The year was 1866; the place was Clapham, Surrey, England. The author, Arabella Katherine Hankey, the daughter of a wealthy banker, also known as Katherine or Kate Hankey. Last week, we read a brief story of her life as a writer and evangelist.

Today, we look at Part Two of her book written in poetic form titled “The Old, Old Story.” We learned last week that Part One of her poem became the popular hymn “Tell Me the Old, Old Story,” with music added by William Howard Doane.

As we turn to the second part of her poem, titled “The Story Told,” we find the last 50 stanzas from which would become another popular hymn, “I Love to Tell the Story.”

While in the first hymn we looked at, it was easy to see the same words turned into song from those eight stanzas found in Part One; however, the same cannot be said for the hymn that came from Part Two.

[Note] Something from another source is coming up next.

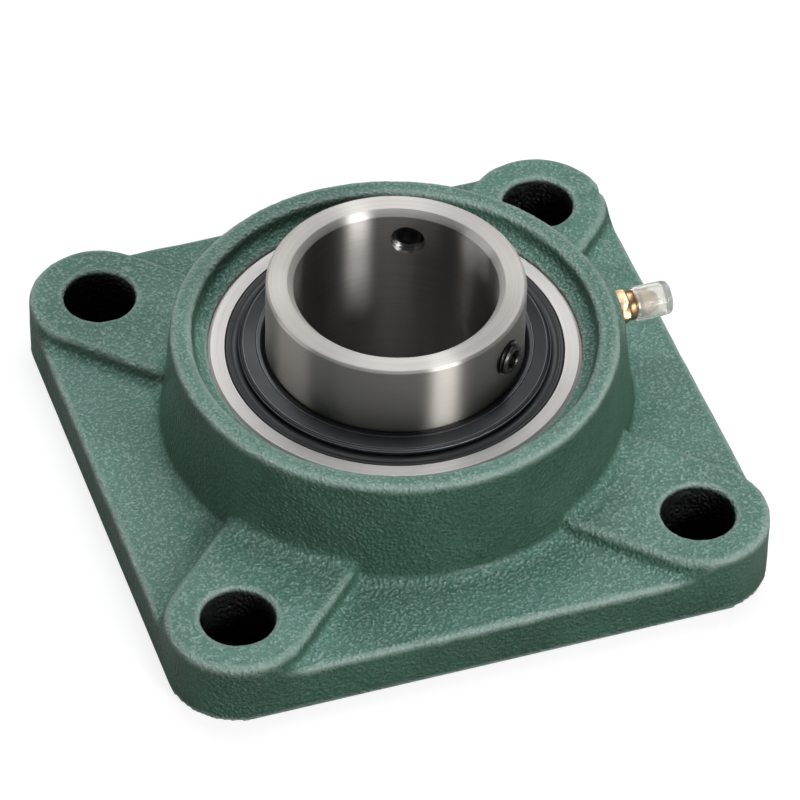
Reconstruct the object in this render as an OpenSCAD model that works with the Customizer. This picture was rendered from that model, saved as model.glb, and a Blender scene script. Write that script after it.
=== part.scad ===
// Four-bolt flange bearing unit for a 45 mm shaft.
// A square cast housing holds a wide-inner-ring ball bearing in a spherical seat.
// Origin: centre of the mounting face. +Z runs along the shaft axis to the nose.
// +X points to the grease nipple. All sizes are in millimetres.

/* [Flange] */
// Side of the square flange
flange_side = 137; // [132:0.5:142]
// Distance between neighbouring bolt hole centres
bolt_pitch = 105; // [101:0.5:109]
// Diameter of the bolt holes
bolt_hole_d = 16; // [12:0.5:18]
// Thickness of the flange between the bolt pads
flange_t = 12; // [10.5:0.5:12.5]
// Height of the bolt pads above the mounting face
pad_t = 16; // [15.5:0.5:18]
// Width of the raised pads at their top
pad_w = 31.2; // [28:0.2:34]
// Slope of the pad flanks from upright, in degrees
pad_draft = 19; // [5:1:25]
// Rounding of the outer cast edges
edge_r = 1; // [0.6:0.1:1.2]
// Fillet at the foot of the pads
pad_fillet_r = 1.2; // [0.6:0.1:1.6]
// Edge break at the mouth of each bolt hole
bolt_mouth = 0.5; // [0.2:0.1:1]

/* [Hub] */
// Height of the hub rim above the mounting face
housing_h = 38; // [36.5:0.5:42]
// Height of the bearing centre above the mounting face
seat_z = 22; // [21.5:0.5:23]
// Wall of the hub at its rim, outside the seat diameter
hub_wall = 7; // [6:0.2:9]
// Draft of the hub wall, in degrees
hub_draft = 5; // [2:0.5:7]
// Fillet where the hub meets the flange and the pads
hub_fillet_r = 3; // [1.5:0.25:4]
// Rounding of the rim's outer edge
rim_edge_r = 1.2; // [0.5:0.1:1.6]
// Gap between the rim's inner edge and the seat's diameter, on the radius
rim_gap = 2.5; // [2:0.1:3.5]
// Narrowing of the rim's inner wall over its depth, on the radius
rim_taper = 1.2; // [0.4:0.1:1.6]
// Width of the machined seat beyond each face of the outer ring
seat_extra = 0.3; // [0.1:0.1:0.8]
// Rise of the cast ledge outside the machined seat
ledge_rise = 1; // [0.5:0.1:1.5]
// Radial gap between the seat and the outer ring
seat_gap = 0.04; // [0.02:0.01:0.08]
// Depth of each loading slot beyond the seat radius
slot_relief = 0.4; // [0.2:0.1:1]
// Side play of the outer ring in the loading slots
slot_play = 0.8; // [0.4:0.1:1.5]

/* [Nipple boss] */
// Radius of the swelling behind the nipple
boss_r = 38.5; // [37:0.5:40]
// Reach of the swelling beyond the hub's wall, at the flange
boss_rise = 2.9; // [2.4:0.1:3.6]
// Draft of the swelling, in degrees
boss_draft = 7.5; // [6:0.5:9]
// Distance from the rim down to the top of the swelling
boss_drop = 1.4; // [1:0.1:2]
// Rounding of the swelling's top edge
boss_edge_r = 2.4; // [1:0.2:3]

/* [Bearing rings] */
// Shaft bore of the inner ring
bore_d = 45; // [43:0.5:46]
// Width of the inner ring
inner_w = 49.2; // [47:0.1:52]
// Distance from the bearing centre to the inner ring's rear end
inner_short = 19; // [17.5:0.5:20]
// Chamfer at both ends of the shaft bore
bore_chamfer = 1.35; // [0.5:0.05:1.8]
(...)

Although the first stanza from Part Two became the first half of the first verse in “I Love to Tell the Story,” the rest of the hymn comes from various lines found among the 50 stanzas.

When I read the entire poem, I became moved by the words of Hankey, for she began this part of her poem with the Garden of Eden and ended it with the Holy Spirit, who is still with us today.

Her words take us through the temptation of Adam and Eve, their “fall” from God’s grace, and then to the birth of Jesus. She wrote of “his purpose to seek and save the lost.”

Then, she takes us through Jesus’ three-year ministry when so many people were taught by him. She tells us that Jesus never showed weariness when he addressed the people. Instead, the crowds always found him to be a loving, helping, listening Man of God.

Hankey takes us through the crucifixion, calling Jesus the Man of Sorrows, who died without sin, who suffered for our sins. In Hankey’s words, we read, “His hands and feet were pierced, he cannot hide his face; and cruel men stand staring, in crowds about the place. They laugh at him and mock him! They tell him to ‘come down,’ and leave that cross of suffering, and change it for a crown.”

Two of the later stanzas tell us, “Oh, wonderful redemption! God’s remedy for sin! The door of heaven is open, and you may enter in!” and then, “But when he left his people, he promised them to send ‘The Comforter’ to teach them, and guide them to the end.

And that same Holy Spirit is with us to this day, and ready now to teach us the ‘new and living way’.”

Music for the second hymn was composed by William Gustavus Fischer. He was born in 1835 in Baltimore and began singing in a German church at the age of 8. Later, he would learn to read music and play both piano and organ.

Still later in life, he would lead large choirs in musical festivals and teach music classes. He became the professor of music at Girard College during the decade between 1858 to 1868.

Under Fischer, “I Love to Tell the Story” was published in “Joyful Hymns,” Nos. 1 to 3 for the Methodist Episcopal Book Room in 1869.
From there, this hymn started appearing in more publications such as the 1874 “Gospel Songs” edited by Paul Bliss and the 1875 “Gospel Hymns and Sacred Songs” edited by Bliss and Ira David Sankey.

Throughout the years, Hankey’s two hymns have continued to appear in hymnals and continue to be sung by music artists of today.

After reading about Hankey’s poem that became two of the wonderful traditional hymns still sung today, I wanted to read the poem in its entirety myself. Under wholesomewords.org, I found the eight stanzas in Part One followed by the 50 stanzas of Part Two.

Today, since her book is more than 150 years old, it has become part of the public domain. However, Hankey’s book is still published in limited quantities. Scholars see Hankey’s work as “being culturally important … and important enough to be preserved, reproduced and generally available to the public.”

I never know what I will find when I search out the back stories of hymns. I hope you find the writing of Arabella Katherine Hankey’s story as interesting and uplifting as I have.